In March, this year, the first International Workshop on Database Preservation [International Workshop on Database Preservation] took place in Edinburgh. The idea was to bring together specialists from academia and industry and to begin a brainstorming session about the subject of database preservation.

The following questions were discussed during the workshop:

  • How do we keep archived databases readable and usable in the long term (at acceptable cost)?
  • How do we separate the data from a specific database management environment?
  • How can we preserve the original data semantics and structure?
  • How can we preserve authenticity and provenance of databases?
  • How can we preserve data while it continues to evolve?
  • How can we have efficient preservation frameworks, while retaining the ability to query different database versions?
  • How can multi-user online access be provided to hundreds of archived databases containing terabytes of data?
  • Can we move from a centralized model to a distributed, redundant model of database preservation?

In RODA we already provide answers to some of these questions. In order to keep archived databases readable and usable in the long-term (at an acceptable cost) one must develop a repository capable of storing abstract representations of databases.

This abstract representation of the database will enable us to separate data and structure from the specific database management environment (DBMS). We will loose all the original functionality of the DBMS but we will keep the data and the structure readable and reusable. To keep the database structure we will describe it using a declarative markup language such as XML. To preserve the authenticity and provenance of the database we will document every event that involves the database since it enters the archival environment. To fulfil the last requirement we will use PREMIS.

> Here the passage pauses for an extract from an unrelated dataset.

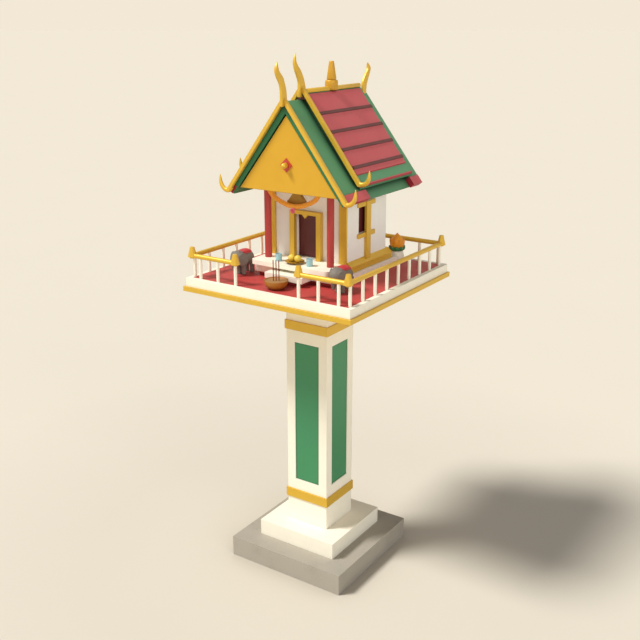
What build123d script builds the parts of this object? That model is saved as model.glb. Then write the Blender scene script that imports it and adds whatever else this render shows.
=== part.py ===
"""A roofed spirit house on a pillar, with its railed deck and the offerings set out on it.

Millimetres, +Z up. The origin is the centre of the foundation slab's underside, +X is the
house's right-hand side, and the front with the door faces -Y.
"""
from build123d import *
import math
import os

# ---- Foundation, pillar and deck -------------------------------------------------------
SLAB_HALF = 324.0
SLAB_TOP = 106.0
STEP_HALF = 220.0
STEP_TOP = 189.0
PILLAR_HALF = 117.0
PANEL_HALF_WIDTH = 70.0
PANEL_BOTTOM = 423.0
PANEL_TOP = 1160.0
PANEL_NICHE = 9.0        # depth of the niche that a panel lies in
PANEL_THICKNESS = 5.0
BAND_PROUD = 6.5         # how far a band stands out of the pillar's face
BAND_SPANS = ((317.0, 365.0), (1223.0, 1268.0))
TRIM_HALF = 460.0
TRIM_BOTTOM = 1439.0
TRIM_THICKNESS = 22.0
DECK_HALF = 450.0
DECK_THICKNESS = 40.5
FLOOR_HALF = 427.0
FLOOR_THICKNESS = 6.0

# ---- Railing ---------------------------------------------------------------------------
RAIL_LINE = 425.0        # distance of each railing from the pillar's axis
RAIL_HEIGHT = 104.5      # rail centre above the deck
RAIL_RADIUS = 11.0
BALUSTER_RADIUS = 7.5
BALUSTERS_PER_SIDE = 9
BALUSTERS_PER_FRONT = 3  # on each side of the gate
BALUSTER_PITCH = 102.5
GATE_HALF = 173.0
FINIAL_BASE_RADIUS = 22.0
FINIAL_TOP_RADIUS = 10.5
FINIAL_HEIGHT = 46.5
FINIAL_NECK_RADIUS = 12.5
FINIAL_CONE_DROP = 6.0   # how far the cone reaches below the rail's centre
FINIAL_NECK_DROP = 12.0  # how far the neck reaches below the rail's centre

# ---- Base of the house -----------------------------------------------------------------
BASE_HALF = 217.0
BASE_FRONT = -260.0
BASE_REAR = 255.0
PLINTH_HEIGHT = 19.5
PLINTH_INSET = 15.0
TIER_HEIGHT = 41.0
TIER_FRONT = -225.0
PORCH_THICKNESS = 22.0
STEP_HALF_WIDTH = 103.0
STEP_DEPTH = 76.0
STEP_THICKNESS = 27.0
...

The data in our repository is always frozen, i.e. it is either a snapshot of data in a particular instant of time or it is composed of data that is no longer in use. This means that we won't support insertions or updates on ingested databases.

RODA will always provide access to the latest accessible version of a database.

Access to huge amounts of data (terabytes distributed across hundreds of archived databases), distributed database models and redundancy are issues that we intend to cover in our future work.

How do we preserve a database

The first step in preserving a database is to create an abstract representation of its structure. We were looking for a format that could describe as many database attributes as possible. This format should be hardware and software independent to ensure long-term access. The obvious choice was XML. However, there are some technical issues that must be addressed in order to have a fully functional solution based on this technology.

Each database engine exports a database in its own format. The problem becomes even more acute if we intend to migrate from one database format to another. If we want N database engines to dialogue with each other, we will have to develop N*N-N converters. On the other hand, if we have a neutral intermediate representation, we only need N*2 converters. This fact is not new and motivated the creation of a specific group inside the OMG (Object Management Group) to address this problem. As a result of this effort, a standard called XMI (XML Metadata Interchange) was developed.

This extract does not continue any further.